Another common issue involves errors in determining the employee's status. For example, a part-time employee may be mistakenly classified as a full-time employee or vice versa. This leads to inaccuracies in the USC payment and report submission.
Employers may also incorrectly apply the tax social benefit. Errors may arise from the absence of supporting documents, exceeding the income cap, or incorrect calculation of PIT.
Another common mistake is the untimely payment of taxes. Even if the amount is calculated correctly, failing to meet the payment deadlines is already considered a tax violation. This often occurs during staffing changes or lack of control over accounting processes.
During martial law, some enterprises mistakenly believe that tax obligations are completely canceled. In fact, legislation provides only for specific concessions or special rules but does not exempt from tax calculations altogether.
Another issue is the incorrect documentation of sick leaves, vacations, or bonuses.

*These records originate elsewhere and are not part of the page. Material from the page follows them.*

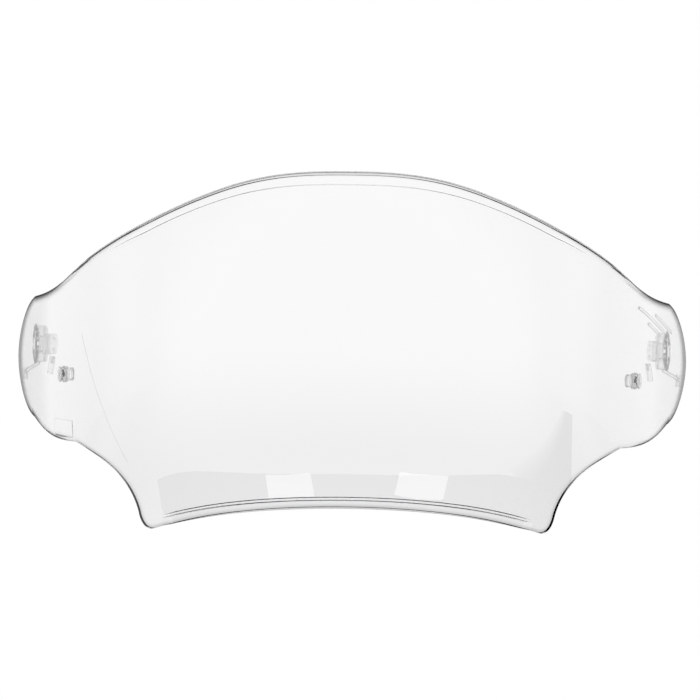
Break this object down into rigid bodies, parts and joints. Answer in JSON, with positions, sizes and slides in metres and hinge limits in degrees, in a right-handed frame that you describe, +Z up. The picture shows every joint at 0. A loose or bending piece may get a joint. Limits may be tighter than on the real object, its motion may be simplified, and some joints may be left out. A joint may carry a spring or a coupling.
{
  "type": "motorcycle helmet visor",
  "caption": "Clear wraparound visor for an open-face motorcycle helmet, with bayonet pivot keys inside its arms and adjustable eccentric pins for an anti-fog lens.",
  "frame": {"origin": "midway between the two pivot keys, on the axis the visor swings about on its helmet", "axes": "+Z up, the wearer looks along -Y, +X to the right of someone who faces the visor"},
  "size_m": [0.2622, 0.1725, 0.1255],
  "materials": {
    "clear_moulding": "clear polished polycarbonate",
    "clear_pin": "clear moulded plastic",
    "soft_washer": "clear soft silicone"
  },
  "bodies": {
    "visor": {"visor_shell": "clear_moulding", "left_pin_washer": "soft_washer", "right_pin_washer": "soft_washer"},
    "left_pin": {"left_lens_pin": "clear_pin", "left_pin_screw": "clear_pin"},
    "right_pin": {"right_lens_pin": "clear_pin", "right_pin_screw": "clear_pin"}
  },
  "joints": [
    {"name": "left_pin_turn", "type": "hinge", "parent": "visor", "child": "left_pin", "pos_m": [-0.10557, -0.0506, -0.0104], "axis": [-0.9369, -0.3494, -0.0065], "range_deg": [0, 180]},
    {"name": "right_pin_turn", "type": "hinge", "parent": "visor", "child": "right_pin", "pos_m": [0.10557, -0.0506, -0.0104], "axis": [0.9369, -0.3494, -0.0065], "range_deg": [0, 180]}
  ]
}
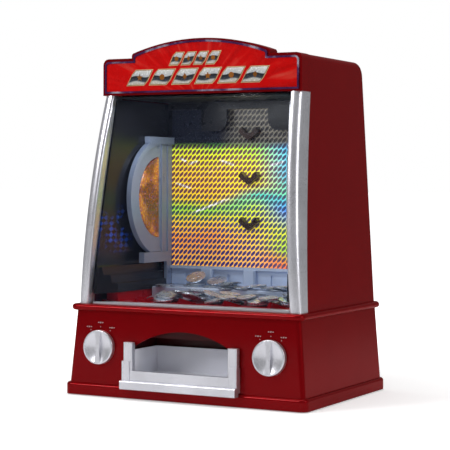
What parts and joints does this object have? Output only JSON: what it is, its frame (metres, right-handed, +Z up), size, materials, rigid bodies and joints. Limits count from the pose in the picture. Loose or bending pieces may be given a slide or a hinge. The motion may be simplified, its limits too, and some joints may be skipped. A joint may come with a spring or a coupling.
{
  "type": "coin pusher machine",
  "caption": "Tabletop coin pusher toy: red tapered cabinet with a curved clear front, arched sign, sliding pusher, token drawer and two dials.",
  "frame": {"origin": "bottom centre of the whole machine's box, on the surface that it stands on", "axes": "+X to the machine's right seen from the front, +Y to its back, +Z up"},
  "size_m": [0.294, 0.224, 0.39],
  "materials": {
    "red_shell": "deep crimson high gloss",
    "red_label": "bright red gloss print",
    "red_floor": "red gloss",
    "silver": "satin silver paint",
    "chrome_trim": "bright trim",
    "clear": "clear",
    "black_gloss": "black gloss",
    "grey_blue": "light grey-blue satin",
    "hologram": "rainbow prismatic film",
    "amber": "amber prismatic lens",
    "coin_metal": "stamped steel",
    "pale_plastic": "pale grey gloss",
    "dark_plastic": "dark moulded",
    "machine_white": "acetal",
    "circuit": "solder mask",
    "steel": "zinc plated",
    "rubber": "matte",
    "black_matte": "fine texture"
  },
  "bodies": {
    "cabinet": {"backboard": "dark_plastic", "base_housing": "red_shell", "base_plate": "black_matte", "battery_box": "black_matte", "battery_contacts": "steel", "battery_door": "black_matte", "bay_liner": "red_floor", "cabinet_shell": "red_shell", "cam_axle": "steel", "case_screws": "steel", "coin_chute": "machine_white", "coin_deflectors": "dark_plastic", "coin_dividers": "red_floor", "coin_slot_bezel": "silver", "coins_at_fascia": "coin_metal", "coins_on_playfield": "coin_metal", "drawer_rails": "machine_white", "drive_bracket": "machine_white", "front_window": "clear", "gear_motor": "black_matte", "header_panel": "black_gloss", "hologram_sheet": "hologram", "lamp_boards": "circuit", "lamp_housing_left": "grey_blue", "lamp_housing_right": "grey_blue", "lamp_lens_left": "amber", "lamp_lens_right": "amber", "main_board": "circuit", "marquee_frame": "red_shell", "marquee_panel": "red_label", "marquee_trim": "chrome_trim", "payout_chute": "red_floor", "payout_wings": "red_floor", "pillar_left": "silver", "pillar_right": "silver", "playfield_lip": "pale_plastic", "playfield_tray": "red_floor", "pusher_guides": "machine_white", "rear_cover": "red_shell", "rotary_switches": "black_matte", "rubber_feet": "rubber", "side_panel_left": "black_gloss", "side_panel_right": "black_gloss", "speaker": "black_matte", "wiper_fascia": "grey_blue"},
    "drawer": {"drawer_front": "silver", "drawer_tray": "pale_plastic"},
    "pusher": {"pusher_plate": "grey_blue", "pusher_yoke": "machine_white", "follower_pins": "steel", "coins_on_pusher": "coin_metal"},
    "cam": {"heart_cam": "machine_white", "cam_gear": "machine_white"},
    "pinion": {"drive_pinion": "machine_white"},
    "knob_l": {"knob_left": "silver", "knob_shaft_left": "steel"},
    "knob_r": {"knob_right": "silver", "knob_shaft_right": "steel"}
  },
  "joints": [
    {"name": "cam_turn", "type": "hinge", "parent": "cabinet", "child": "cam", "pos_m": [0, 0.064, 0.085], "axis": [0, 0, 1], "range_deg": [0, 180]},
    {"name": "pusher_slide", "type": "slide", "parent": "cabinet", "child": "pusher", "axis": [0, -1, 0], "range_m": [-0.016, 0]},
    {"name": "pinion_turn", "type": "hinge", "parent": "cabinet", "child": "pinion", "pos_m": [0.0288, 0.064, 0.083], "axis": [0, 0, 1], "range_deg": [-540, 0]},
    {"name": "drawer_slide", "type": "slide", "parent": "cabinet", "child": "drawer", "axis": [0, -1, 0], "range_m": [0, 0.06]},
    {"name": "knob_left_turn", "type": "hinge", "parent": "cabinet", "child": "knob_l", "pos_m": [-0.1038, -0.09723, 0.054], "axis": [0, -0.999, 0.0446], "range_deg": [-40, 40]},
    {"name": "knob_right_turn", "type": "hinge", "parent": "cabinet", "child": "knob_r", "pos_m": [0.1038, -0.09723, 0.054], "axis": [0, -0.999, 0.0446], "range_deg": [-40, 40]}
  ],
  "couplings": [
    {"joint": "cam_turn", "follows": "pusher_slide", "rad_per_m": -196.35},
    {"joint": "pinion_turn", "follows": "pusher_slide", "rad_per_m": 589.05}
  ]
}
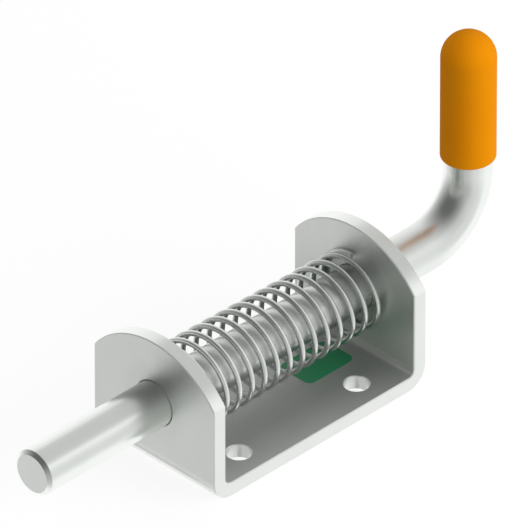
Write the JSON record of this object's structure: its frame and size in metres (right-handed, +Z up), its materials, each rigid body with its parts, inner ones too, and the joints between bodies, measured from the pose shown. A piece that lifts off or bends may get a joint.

Such payments have their own taxation specifics, so mistakes in their calculation automatically affect tax payments.
Sometimes employers overlook legislative changes. Tax rates, reporting rules, or calculation procedures may be updated, so using outdated norms leads to errors. Therefore, accounting and personnel departments need to monitor current changes regularly.
To avoid problems, it is important to maintain proper personnel records, check document accuracy, submit reports on time, and use current norms of tax legislation. This minimizes the risk of fines and ensures the proper calculation of the minimum tax for employees.